### TASK BRIEF:
In the material below, find each line holding the string "JSON" and copy it.

### AVAILABLE RECORDS:
↓↓↓
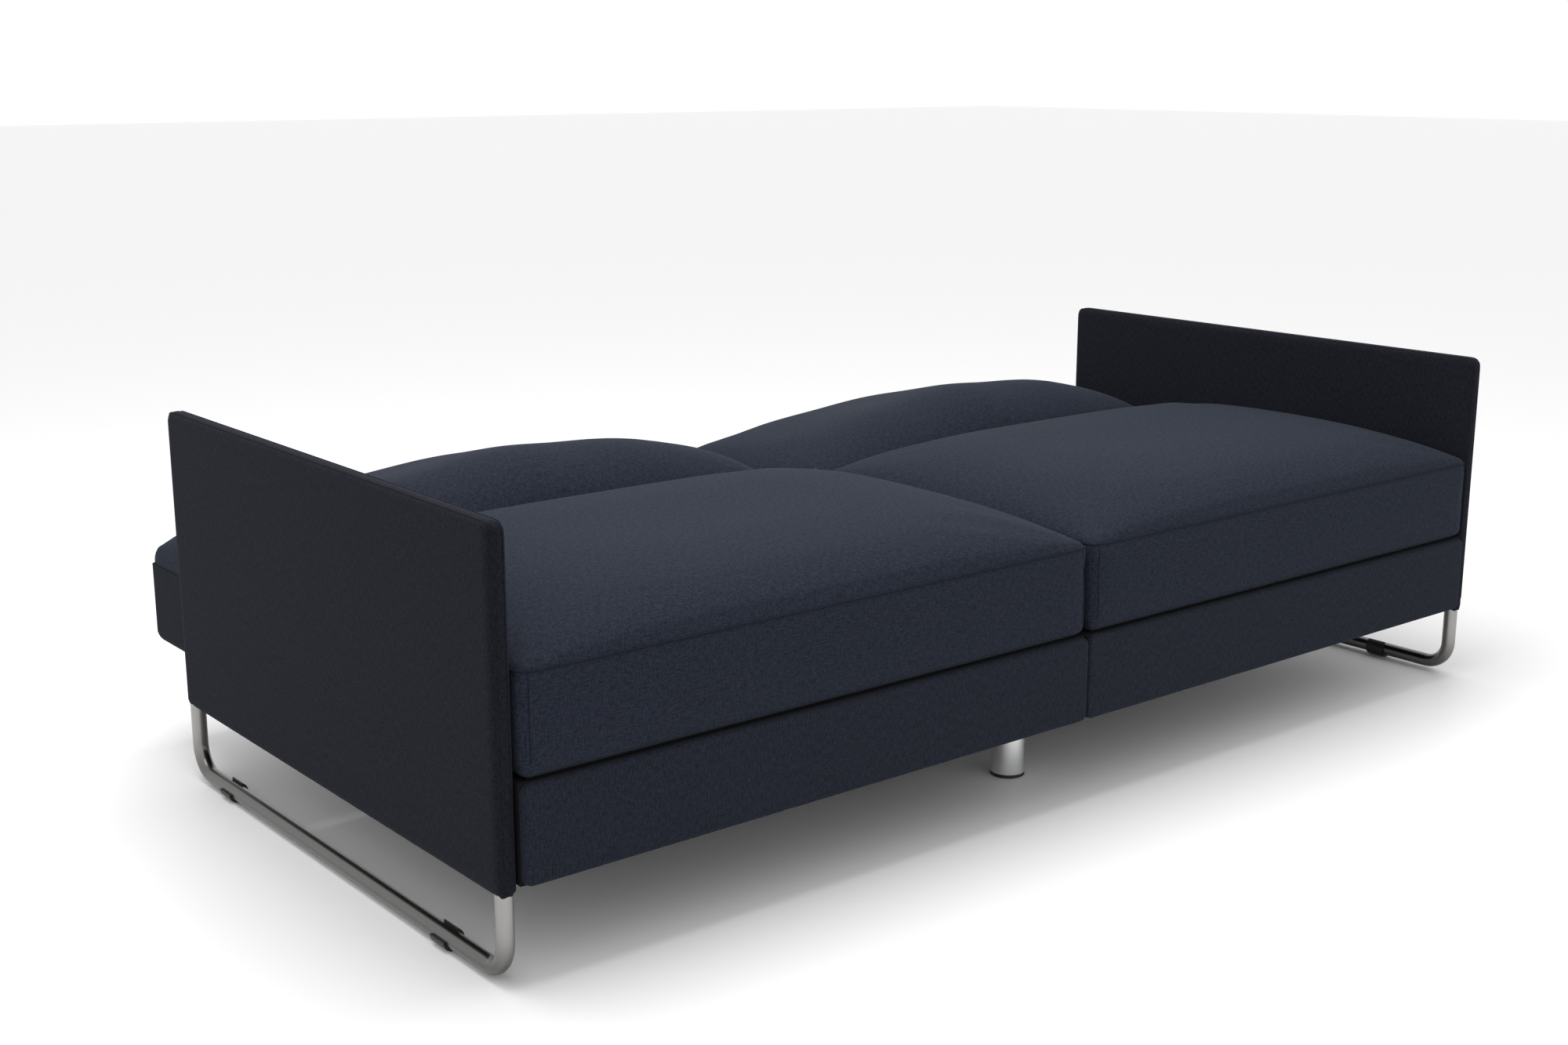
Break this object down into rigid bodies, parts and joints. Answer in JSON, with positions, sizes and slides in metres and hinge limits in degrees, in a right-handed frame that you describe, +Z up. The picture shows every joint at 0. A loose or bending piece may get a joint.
↑↑↑
↓↓↓
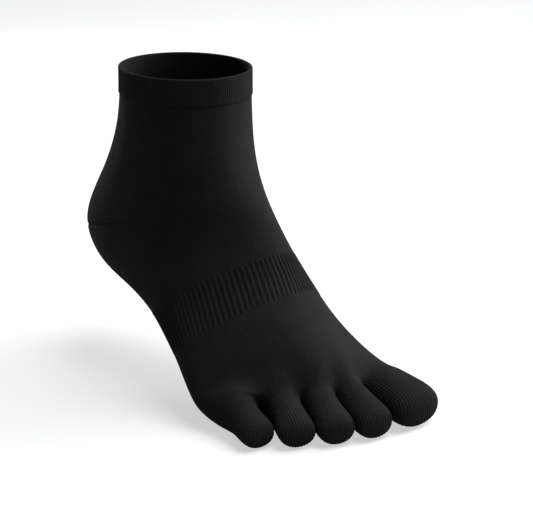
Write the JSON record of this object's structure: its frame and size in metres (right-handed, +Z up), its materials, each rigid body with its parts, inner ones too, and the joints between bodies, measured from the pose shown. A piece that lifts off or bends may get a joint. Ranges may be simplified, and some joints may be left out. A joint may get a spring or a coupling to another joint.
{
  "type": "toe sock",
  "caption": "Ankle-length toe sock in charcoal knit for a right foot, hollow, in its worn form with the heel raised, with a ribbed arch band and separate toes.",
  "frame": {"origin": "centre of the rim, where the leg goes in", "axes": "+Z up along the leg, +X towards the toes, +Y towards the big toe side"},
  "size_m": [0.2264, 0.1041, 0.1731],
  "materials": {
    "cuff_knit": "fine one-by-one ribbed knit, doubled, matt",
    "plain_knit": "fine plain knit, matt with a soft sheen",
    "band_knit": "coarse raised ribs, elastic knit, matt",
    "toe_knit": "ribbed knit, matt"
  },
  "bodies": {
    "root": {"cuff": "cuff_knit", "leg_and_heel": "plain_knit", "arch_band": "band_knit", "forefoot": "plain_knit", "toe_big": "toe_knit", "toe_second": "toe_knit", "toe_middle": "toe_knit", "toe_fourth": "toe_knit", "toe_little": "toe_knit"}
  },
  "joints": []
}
↑↑↑
↓↓↓
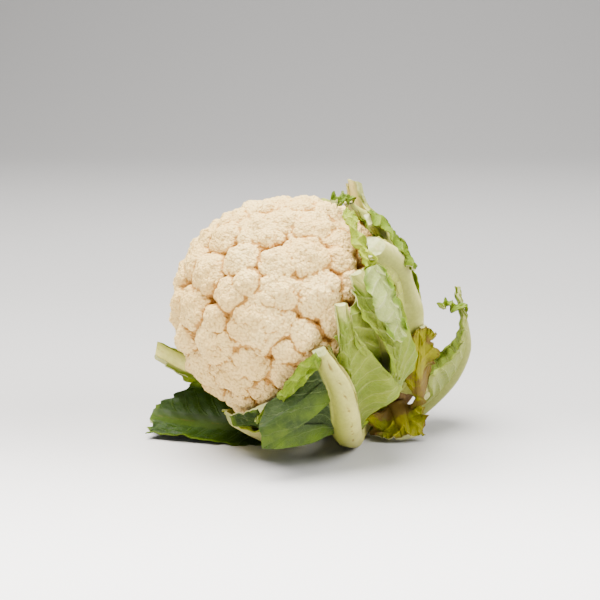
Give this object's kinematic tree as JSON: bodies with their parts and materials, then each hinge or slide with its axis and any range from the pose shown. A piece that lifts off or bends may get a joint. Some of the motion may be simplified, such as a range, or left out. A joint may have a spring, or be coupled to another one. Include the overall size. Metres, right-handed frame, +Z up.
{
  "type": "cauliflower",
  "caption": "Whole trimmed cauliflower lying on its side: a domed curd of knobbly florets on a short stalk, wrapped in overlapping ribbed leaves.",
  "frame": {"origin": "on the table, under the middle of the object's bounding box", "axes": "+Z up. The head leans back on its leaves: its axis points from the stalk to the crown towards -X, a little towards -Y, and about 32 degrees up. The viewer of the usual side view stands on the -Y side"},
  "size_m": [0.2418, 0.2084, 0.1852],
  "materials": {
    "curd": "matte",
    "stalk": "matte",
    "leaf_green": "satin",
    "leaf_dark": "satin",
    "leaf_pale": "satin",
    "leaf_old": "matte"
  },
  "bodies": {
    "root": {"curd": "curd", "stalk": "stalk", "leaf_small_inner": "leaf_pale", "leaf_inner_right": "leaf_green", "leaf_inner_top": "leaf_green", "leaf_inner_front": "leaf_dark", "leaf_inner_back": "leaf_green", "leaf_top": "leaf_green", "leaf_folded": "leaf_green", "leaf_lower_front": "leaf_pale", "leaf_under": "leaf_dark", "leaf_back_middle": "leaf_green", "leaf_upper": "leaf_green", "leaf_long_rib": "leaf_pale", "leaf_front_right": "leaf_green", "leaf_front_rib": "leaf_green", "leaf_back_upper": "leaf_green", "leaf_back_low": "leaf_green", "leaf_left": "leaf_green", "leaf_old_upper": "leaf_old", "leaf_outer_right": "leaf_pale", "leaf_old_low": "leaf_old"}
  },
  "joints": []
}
↑↑↑
### ANSWER TO THIS EXERCISE:
Break this object down into rigid bodies, parts and joints. Answer in JSON, with positions, sizes and slides in metres and hinge limits in degrees, in a right-handed frame that you describe, +Z up. The picture shows every joint at 0. A loose or bending piece may get a joint.
Write the JSON record of this object's structure: its frame and size in metres (right-handed, +Z up), its materials, each rigid body with its parts, inner ones too, and the joints between bodies, measured from the pose shown. A piece that lifts off or bends may get a joint. Ranges may be simplified, and some joints may be left out. A joint may get a spring or a coupling to another joint.
Give this object's kinematic tree as JSON: bodies with their parts and materials, then each hinge or slide with its axis and any range from the pose shown. A piece that lifts off or bends may get a joint. Some of the motion may be simplified, such as a range, or left out. A joint may have a spring, or be coupled to another one. Include the overall size. Metres, right-handed frame, +Z up.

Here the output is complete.